The maximum variance is therefore less than twice as large as the minimum variance, so our rule of thumb holds for this data set and we can interpret the ANOVA as reliable.

ANOVA

[4]:
scipy.stats.f_oneway(
    age_shf, age_ebn, age_oxf
)
[4]:
F_onewayResult(statistic=array([27.76084434]), pvalue=array([1.13223062e-12]))
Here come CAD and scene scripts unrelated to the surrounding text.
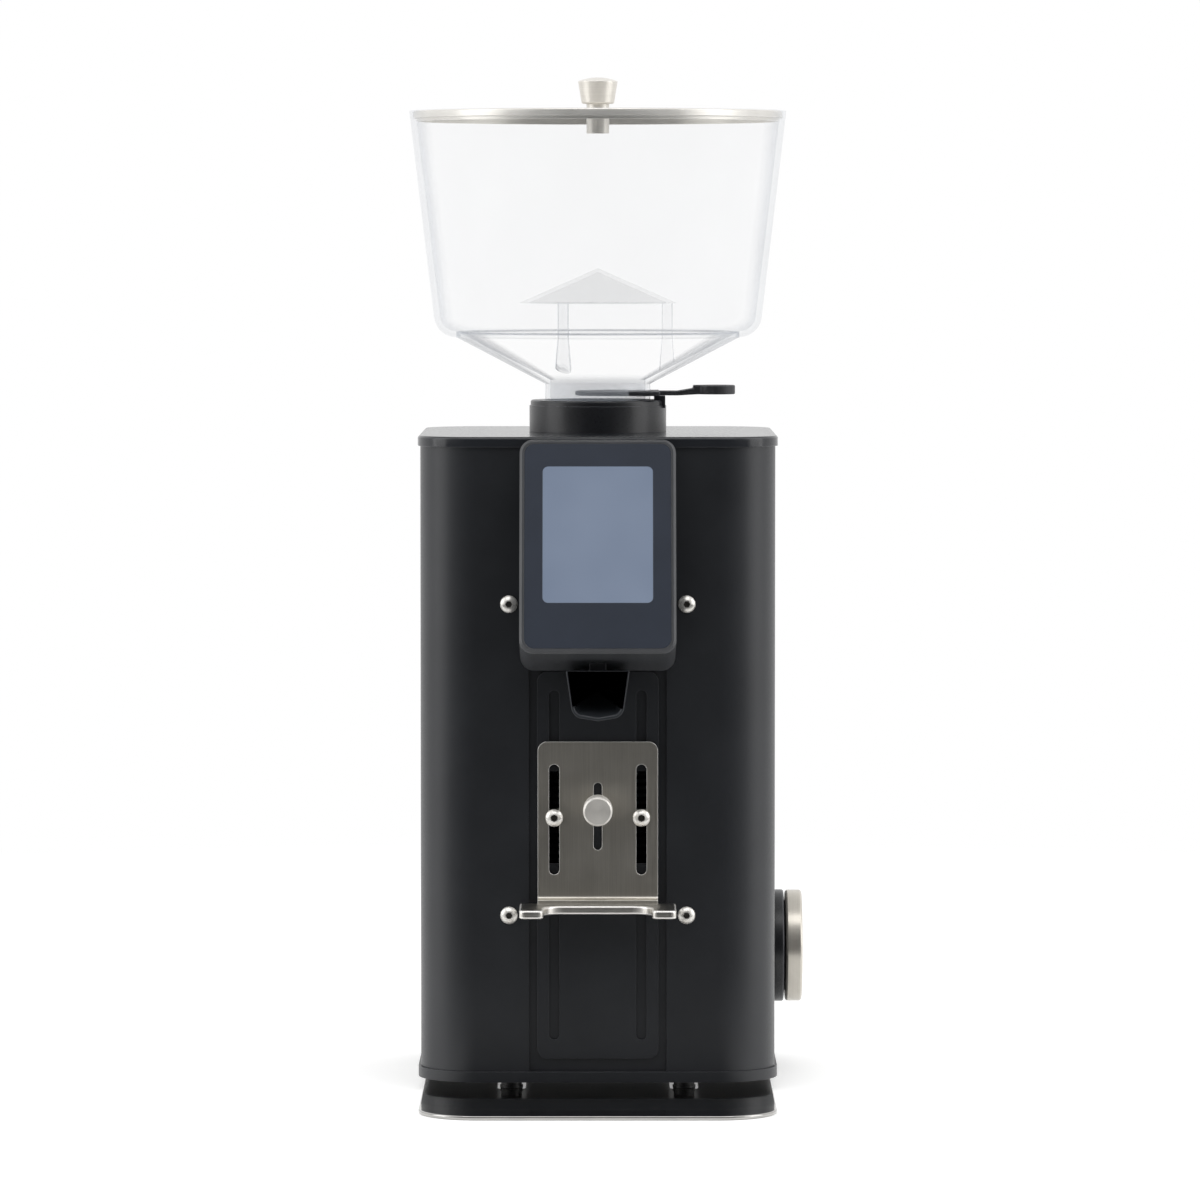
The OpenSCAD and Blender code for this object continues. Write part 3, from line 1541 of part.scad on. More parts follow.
base_tray();
foot_pads();
foot_studs();
base_plate();
frame_posts();
front_panel();
guide_plate();
body_sleeve();
sleeve_screws();
top_plate();
hopper_collar();
hopper();
hopper_funnel();
deflector();
shutter();
hopper_lid();
lid_knob();
lid_nut();
display_housing();
display_glass();
display_screen();
display_board();
display_screws();
spout();
spout_lamp();
bracket_plate();
fork();
bracket_screws();
bracket_nuts();
start_button();
button_bush();
button_spring();
micro_switch();
switch_plunger();
dial_plate();
dial_collar();
dial_knob();
dial_hub();
dial_shaft();
adjust_frame();
adjust_wedge();
push_rod();
motor_plate();
motor_stator();
motor_coils();
lower_end_cap();
upper_end_cap();
motor_bearings();
motor_shaft();
motor_rotor();
motor_fan();
burr_housing();
upper_burr_carrier();
upper_burr();
lower_burr();
lower_burr_carrier();
control_board();
power_inlet();
switch_body();
power_rocker();
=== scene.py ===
import json
import math

import bmesh
import bpy
from mathutils import Matrix, Vector

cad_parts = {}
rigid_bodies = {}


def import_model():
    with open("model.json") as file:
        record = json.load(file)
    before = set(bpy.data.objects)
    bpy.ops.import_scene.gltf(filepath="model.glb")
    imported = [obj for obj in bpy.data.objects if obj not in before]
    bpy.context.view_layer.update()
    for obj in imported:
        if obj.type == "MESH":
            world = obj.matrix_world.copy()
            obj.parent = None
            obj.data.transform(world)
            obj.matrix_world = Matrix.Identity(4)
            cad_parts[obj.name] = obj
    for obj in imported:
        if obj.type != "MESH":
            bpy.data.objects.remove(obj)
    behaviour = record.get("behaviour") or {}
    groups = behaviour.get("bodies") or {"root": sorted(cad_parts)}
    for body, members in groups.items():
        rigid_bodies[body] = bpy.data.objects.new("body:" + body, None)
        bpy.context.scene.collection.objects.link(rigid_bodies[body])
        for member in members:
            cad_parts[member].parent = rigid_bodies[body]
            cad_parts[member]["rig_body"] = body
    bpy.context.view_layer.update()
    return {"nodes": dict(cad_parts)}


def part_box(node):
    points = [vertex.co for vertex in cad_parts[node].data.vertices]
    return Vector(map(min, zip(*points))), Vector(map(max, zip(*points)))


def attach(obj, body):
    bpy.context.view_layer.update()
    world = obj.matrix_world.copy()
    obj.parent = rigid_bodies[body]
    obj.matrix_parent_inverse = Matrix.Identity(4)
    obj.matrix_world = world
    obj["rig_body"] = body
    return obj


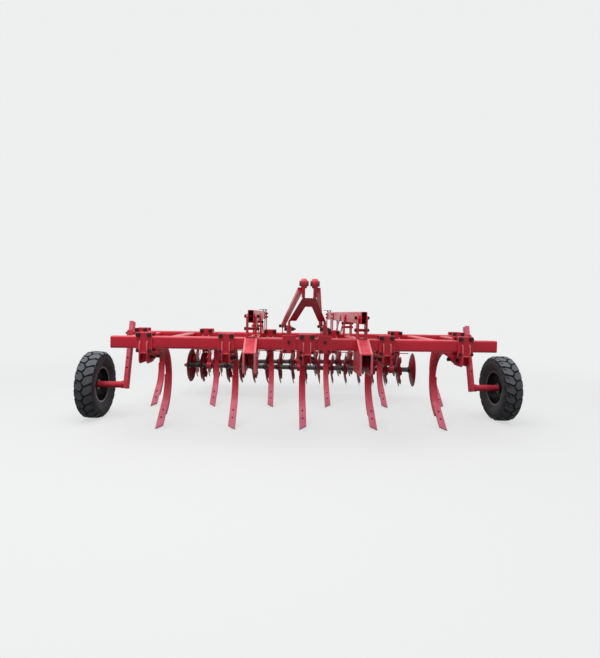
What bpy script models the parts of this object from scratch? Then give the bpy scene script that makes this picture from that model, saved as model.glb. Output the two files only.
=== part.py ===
"""A mounted subsoiler: eleven curved tines under a tube frame, gauge wheels and a floating disc harrow.

Everything is drawn in the machine's own coordinates: X to the right as seen from the front, Y
rearwards from the front beam's front face, Z up from the ground. The last step moves the whole
machine so that its origin is the middle of its footprint.
"""
import math
from collections import namedtuple

import bmesh
import bpy
from mathutils import Matrix, Vector

# Gaps
SEAT = 0.0003              # gap between two pieces that touch
PLAY = 0.0004              # running gap of a pin or a bearing
GUIDE = 0.0008             # sliding gap between a post and its sleeve
WELD = 0.003               # how far welded parts of one piece run into each other

# Frame
BEAM = 0.12                # outside of the square beam tube
BEAM_WALL = 0.008
BEAM_ROUND = 0.018         # outside corner radius of the tubes
BEAM_Z = 0.942             # underside of the beams
REAR_HALF = 2.11           # half length of the rear beam
REAR_SPARE = 0.11          # rear beam past its outermost tine
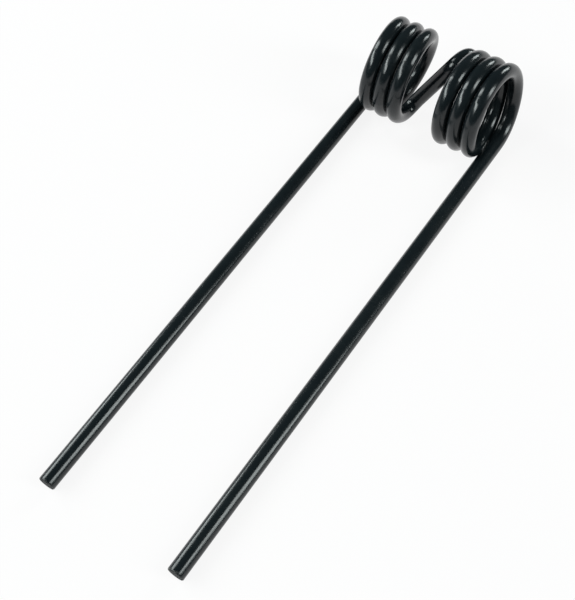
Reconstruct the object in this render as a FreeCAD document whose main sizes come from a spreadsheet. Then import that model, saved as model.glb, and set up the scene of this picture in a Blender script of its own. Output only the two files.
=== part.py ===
import FreeCAD, Part
import math
import os

from FreeCAD import Vector

# Pick-up tine of a baler: one length of round spring wire.
# Two straight legs end in two mirror-image coils, and a short bridge joins
# the coils. The tine lies on its legs: X runs along the axis of the coils,
# the tips of the legs point to -Y, and Z is up.

doc = FreeCAD.newDocument("PickupTine")

# Driving dimensions, in millimetres, degrees and turns
DIMENSIONS = (
    ("wire_diameter", 5.5, "spring wire, round"),
    ("coil_bore", 24.2, "clear diameter inside the turns"),
    ("turn_gap", 0.2, "clear distance between neighbouring turns"),
    ("turn_lean", 5.2, "tilt of the turns towards the middle at the top, degrees"),
    ("left_turns", 2.94, "turns from the left leg to the bridge"),
    ("right_turns", 3.31, "turns from the right leg to the bridge"),
    ("leg_length", 187.0, "from the axis of the coils to the tip"),
    ("leg_toe_in", 0.6, "turn of each leg towards the middle, degrees"),
    ("root_blend", 45.0, "part of the first turn that eases into the pitch, degrees"),
    ("bridge_width", 14.6, "step along the axis from one coil to the other"),
    ("bridge_bend_radius", 4.8, "bend at each end of the bridge, on the wire's centre line"),
    ("tip_chamfer", 0.25, "broken edge of the cut ends"),
)

sheet = doc.addObject("Spreadsheet::Sheet", "Dimensions")
for row, (name, number, meaning) in enumerate(DIMENSIONS, start=1):
    sheet.set(f"A{row}", name)
    sheet.set(f"B{row}", str(number))
    sheet.set(f"C{row}", meaning)
    sheet.setAlias(f"B{row}", name)
doc.recompute()

FULL_TURN = 2 * math.pi
LONGEST_SPAN = math.radians(90)
LEFT = -1
RIGHT = 1

wire_radius = sheet.wire_diameter / 2
mean_radius = (sheet.coil_bore + sheet.wire_diameter) / 2
turn_pitch = sheet.wire_diameter + sheet.turn_gap
lean_slope = math.tan(math.radians(sheet.turn_lean))
toe_slope = math.tan(math.radians(sheet.leg_toe_in))
blend_angle = math.radians(sheet.root_blend)
coil_angle = {LEFT: sheet.left_turns * FULL_TURN, RIGHT: sheet.right_turns * FULL_TURN}

# The legs lie on the ground, so the axis of the coils is one outer radius up.
# The middle of the tine's length is over the origin.
axis_height = mean_radius + wire_radius
axis_setback = (sheet.leg_length - axis_height) / 2


# Coils. Seen along the axis each turn is a circle. Its angle is zero under the
# axis, where the leg runs in, and grows up the back and over the top.

pitch_per_radian = turn_pitch / FULL_TURN
blend_offset = blend_angle * (pitch_per_radian + mean_radius * toe_slope) / 2


def inward_travel(angle):
    """How far the wire has moved from its leg towards the middle."""
    remaining = max(0.0, 1 - angle / blend_angle)
    lean = lean_slope * mean_radius * (1 - math.cos(angle))
    return pitch_per_radian * angle + lean - blend_offset * (1 - remaining ** 2)


def inward_slope(angle):
    """Travel towards the middle for each millimetre round the turn."""
    remaining = max(0.0, 1 - angle / blend_angle)
    blend_rate = 2 * blend_offset * remaining / blend_angle
    return (pitch_per_radian - blend_rate) / mean_radius + lean_slope * math.sin(angle)


coils_width = inward_travel(coil_angle[LEFT]) + inward_travel(coil_angle[RIGHT])
root_reach = (coils_width + sheet.bridge_width) / 2


def ring_point(across, radius, angle, centre):
    """A point on a circle round an axis along X."""
    along = axis_setback + centre[0] + radius * math.sin(angle)
    up = axis_height + centre[1] - radius * math.cos(angle)
    return Vector(across, along, up)


def coil_station(side, angle):
    """Place and heading of the wire at an angle of a coil, going away from its leg."""
    across = side * (root_reach - inward_travel(angle))
    heading = Vector(-side * inward_slope(angle), math.cos(angle), math.sin(angle))
    return ring_point(across, mean_radius, angle, (0.0, 0.0)), heading.normalize()


# Bridge. Seen along the axis it is a straight line tangent to two bends, which
# curl on from the coils on a smaller radius, one under it and one over it.

bend_radius = float(sheet.bridge_bend_radius)
bend_orbit = mean_radius - bend_radius
bend_centre = {}
for side in (LEFT, RIGHT):
    along = bend_orbit * math.sin(coil_angle[side])
    up = -bend_orbit * math.cos(coil_angle[side])
    bend_centre[side] = (along, up)

centres_along = bend_centre[RIGHT][0] - bend_centre[LEFT][0]
centres_up = bend_centre[RIGHT][1] - bend_centre[LEFT][1]
centre_distance = math.hypot(centres_along, centres_up)
straight_length = math.sqrt(centre_distance ** 2 - (2 * bend_radius) ** 2)
straight_heading = math.atan2(centres_up, centres_along)
straight_heading += math.asin(2 * bend_radius / centre_distance)
bend_sweep = {
    LEFT: (straight_heading - coil_angle[LEFT]) % FULL_TURN,
    RIGHT: (straight_heading + math.pi - coil_angle[RIGHT]) % FULL_TURN,
}

# The step across grows along each bend and is even along the straight.
coil_slope = {side: inward_slope(coil_angle[side]) for side in (LEFT, RIGHT)}
half_bend = {side: bend_radius * bend_sweep[side] / 2 for side in (LEFT, RIGHT)}
step_from_coils = sum(coil_slope[side] * half_bend[side] for side in (LEFT, RIGHT))
bridge_run = half_bend[LEFT] + half_bend[RIGHT] + straight_length
straight_slope = (sheet.bridge_width - step_from_coils) / bridge_run


def bend_station(side, share):
    """Place and heading on a bend, from the coil at 0 to the straight at 1."""
    angle = coil_angle[side] + share * bend_sweep[side]
    slope = coil_slope[side] + share * (straight_slope - coil_slope[side])
    step = half_bend[side] * share * (coil_slope[side] + slope)
    across = side * (root_reach - inward_travel(coil_angle[side]) - step)
    heading = Vector(-side * slope, math.cos(angle), math.sin(angle))
    return ring_point(across, bend_radius, angle, bend_centre[side]), heading.normalize()


# Curved stretches are bent as circular arcs that meet with one heading.


def arc_edge(start, heading, end):
    """Arc that leaves a point along a heading and ends at another point."""
    chord = end - start
    forward = Vector(chord).normalize()
    outward = (heading - forward * heading.dot(forward)).normalize()
    crown = chord.Length / 2 * math.tan(heading.getAngle(forward) / 2)
    return Part.Arc(start, start + chord / 2 + outward * crown, end).toShape()


def span_edges(start, end):
    """Two arcs from one station to the next, with equal tangents at both ends."""
    (start_point, start_heading), (end_point, end_heading) = start, end
    chord = end_point - start_point
    bend = 2 * (1 - start_heading.dot(end_heading))
    ahead = chord.dot(start_heading + end_heading)
    tangent = (math.sqrt(ahead ** 2 + bend * chord.dot(chord)) - ahead) / bend
    start_corner = start_point + start_heading * tangent
    end_corner = end_point - end_heading * tangent
    middle = (start_corner + end_corner) / 2
    middle_heading = (end_corner - start_corner).normalize()
    return [arc_edge(start_point, start_heading, middle), arc_edge(middle, middle_heading, end_point)]


def curved_edges(stations):
    edges = []
    for start, end in zip(stations, stations[1:]):
        edges += span_edges(start, end)
    return edges


def coil_edges(side):
    turning = coil_angle[side] - blend_angle
    count = math.ceil(turning / LONGEST_SPAN)
    angles = [0.0] + [blend_angle + turning * number / count for number in range(count + 1)]
    return curved_edges([coil_station(side, angle) for angle in angles])


def bend_edges(side):
    count = math.ceil(bend_sweep[side] / LONGEST_SPAN)
    return curved_edges([bend_station(side, number / count) for number in range(count + 1)])


def leg_edge(side):
    root, heading = coil_station(side, 0.0)
    return Part.LineSegment(root - heading * sheet.leg_length, root).toShape()


def straight_edge():
    start = bend_station(LEFT, 1.0)[0]
    end = bend_station(RIGHT, 1.0)[0]
    return Part.LineSegment(start, end).toShape()


def half_path(side):
    """Edges from the tip of a leg to the straight part of the bridge."""
    return [leg_edge(side)] + coil_edges(side) + bend_edges(side)


# Centre line of the wire, from the left tip to the right tip
centre_line = doc.addObject("Part::Feature", "CentreLine")
centre_line.Label = "centre_line"
centre_line.Shape = Part.Wire(half_path(LEFT) + [straight_edge()] + half_path(RIGHT)[::-1])

# Round section of the wire, square to the left leg at its tip
left_tip = leg_edge(LEFT).Vertexes[0].Point
left_heading = coil_station(LEFT, 0.0)[1]
section = doc.addObject("Part::Circle", "WireSection")
section.Label = "wire_section"
section.setExpression("Radius", "Dimensions.wire_diameter / 2")
section.Placement = FreeCAD.Placement(left_tip, FreeCAD.Rotation(Vector(0, 0, 1), left_heading))

drawn_wire = doc.addObject("Part::Sweep", "DrawnWire")
drawn_wire.Label = "drawn_wire"
drawn_wire.Sections = [section]
drawn_wire.Spine = (centre_line, [])
drawn_wire.Solid = True
drawn_wire.Frenet = False
doc.recompute()

# The tips are cut off square, and the edge of each cut is broken.


def tip_edge_numbers(shape):
    """Numbers of the round edges at the two tips."""
    numbers = []
    for number, edge in enumerate(shape.Edges, start=1):
        at_tip = edge.BoundBox.YMax < left_tip.y + wire_radius
        if at_tip and edge.isClosed():
            numbers.append(number)
    return numbers


tine = doc.addObject("Part::Chamfer", "Tine")
tine.Label = "tine"
tine.Base = drawn_wire
chamfer = float(sheet.tip_chamfer)
tine.Edges = [(number, chamfer, chamfer) for number in tip_edge_numbers(drawn_wire.Shape)]
doc.recompute()

# Checks
for item in doc.Objects:
    if "Invalid" in item.State or "Error" in item.State:
        raise RuntimeError(f"{item.Label} failed: {item.State}")
if tine.Shape.isNull() or not tine.Shape.isValid():
    raise RuntimeError("the tine is not a valid solid")

expected_volume = math.pi * wire_radius ** 2 * centre_line.Shape.Length
print(f"wire length {centre_line.Shape.Length:.2f} mm")
print(f"volume {tine.Shape.Volume:.1f} mm3, section times length {expected_volume:.1f} mm3")

os.makedirs("parts", exist_ok=True)
tine.Shape.exportStep(os.path.join("parts", tine.Label + ".step"))
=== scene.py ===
import math

import bpy
from mathutils import Matrix, Vector


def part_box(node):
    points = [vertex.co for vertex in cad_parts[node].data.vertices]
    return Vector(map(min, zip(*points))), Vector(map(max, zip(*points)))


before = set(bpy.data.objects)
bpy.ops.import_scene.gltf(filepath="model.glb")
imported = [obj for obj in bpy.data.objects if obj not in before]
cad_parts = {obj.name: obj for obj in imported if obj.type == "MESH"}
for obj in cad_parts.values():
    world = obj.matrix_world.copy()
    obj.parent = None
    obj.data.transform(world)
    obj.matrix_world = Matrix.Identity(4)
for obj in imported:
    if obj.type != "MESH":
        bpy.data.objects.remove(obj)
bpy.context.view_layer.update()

# Pick-up tine. One length of round spring wire, wound into two mirror-image
# coils with a straight leg running out of each, and coated all over with gloss
# black paint after winding. Its solid comes from the CAD model as it is.

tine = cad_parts["tine"]
tine_low, tine_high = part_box("tine")

MM = 0.001
WIRE_DIAMETER = 5.5 * MM
coil_radius = (tine_high.z - tine_low.z) / 2
coil_axis = Vector((0.0, tine_high.y - coil_radius, coil_radius))
tip_end = tine_low.y


class Socket:
    """An output of a shader node. Arithmetic on it adds Math nodes after it."""

    def __init__(self, shader, output):
        self.shader = shader
        self.output = output

    def math(self, operation, *values):
        sockets = dict(enumerate(values))
        return self.shader.node("Math", {"operation": operation}, sockets)

    def __add__(self, other):
        return self.math("ADD", self, other)

    def __radd__(self, other):
        return self.math("ADD", other, self)

    def __sub__(self, other):
        return self.math("SUBTRACT", self, other)

    def __rsub__(self, other):
        return self.math("SUBTRACT", other, self)

    def __mul__(self, other):
        return self.math("MULTIPLY", self, other)

    def __rmul__(self, other):
        return self.math("MULTIPLY", other, self)

    def __pow__(self, other):
        return self.math("POWER", self, other)

    def __rpow__(self, other):
        return self.math("POWER", other, self)

    def __lt__(self, other):
        return self.math("LESS_THAN", self, other)

    def __gt__(self, other):
        return self.math("GREATER_THAN", self, other)

    def __neg__(self):
        return self.math("MULTIPLY", self, -1.0)


class Shader:
    """The nodes of one material or world."""

    def __init__(self, owner):
        owner.use_nodes = True
        self.tree = owner.node_tree
        self.tree.nodes.clear()

    def node(self, kind, settings=None, sockets=None, output=0):
        """Adds a node: its settings first, then the values or links of its sockets."""
        node = self.tree.nodes.new("ShaderNode" + kind)
        for name, setting in (settings or {}).items():
            setattr(node, name, setting)
        for name, value in (sockets or {}).items():
            if isinstance(value, Socket):
                self.tree.links.new(value.output, node.inputs[name])
            else:
                node.inputs[name].default_value = value
        return Socket(self, node.outputs[output] if node.outputs else None)

    def noise(self, place, size, detail=2.0, roughness=0.5):
        """Soft random value from 0 to 1, with patches of a size in metres."""
        sockets = {"Vector": place, "Scale": 1 / size, "Detail": detail, "Roughness": roughness}
        return self.node("TexNoise", sockets=sockets)

    def between(self, value, low, high):
        """0 below one value, 1 above another, and a smooth rise from one to the other."""
        settings = {"interpolation_type": "SMOOTHSTEP"}
        sockets = {"Value": value, "From Min": low, "From Max": high}
        return self.node("MapRange", settings, sockets)

    def mix_colour(self, share, first, second):
        """Blend of two colours. The node's sockets share their names, so they go by number."""
        return self.node("Mix", {"data_type": "RGBA"}, {0: share, 6: first, 7: second}, output=2)

    def bump(self, height, depth, below):
        """Surface relief, with a depth in metres, on top of another relief."""
        return self.node("Bump", sockets={"Height": height, "Distance": depth, "Normal": below})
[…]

The ANOVA result is statistically significant (\(p << 0.01\)) so there is a statistically significant difference between the mean ages of people in Sheffield, Eastbourne, and Oxford overall. Now let’s run some post–hoc tests to see which group(s) actually differ. First we should transform the data into ‘long’ form, so one row per obvservation. So that we know which observation is from which city I add a ‘city’ variable:

[5]:
age_shf = age_shf.assign(city = "Sheffield")
age_ebn = age_ebn.assign(city = "Eastbourne")
age_oxf = age_oxf.assign(city = "Oxford")
ages = age_shf.append(age_ebn)
ages = ages.append(age_oxf)

Now the post–hoc tests:

[6]:
posthoc = statsmodels.stats.multicomp.MultiComparison(
    ages.C_AGE_NAME, ages.city
)

posthoc = posthoc.tukeyhsd()
print(posthoc)
 Multiple Comparison of Means - Tukey HSD,FWER=0.05
====================================================
  group1     group2  meandiff  lower   upper  reject
----------------------------------------------------
Eastbourne   Oxford   -7.542  -9.9761 -5.1079  True
Eastbourne Sheffield  -5.257  -7.6911 -2.8229  True
  Oxford   Sheffield  2.285   -0.1491  4.7191 False
----------------------------------------------------

The post–hoc tests suggest that there is a difference in ages between people in Oxford and Eastbourne, and Sheffield and Eastbourne, but not between Oxford and Sheffield. This would indicate that people in Eastbourne are older, on average, than people in Oxford or in Sheffield, but that people in Oxford are not younger than people in Sheffield overall.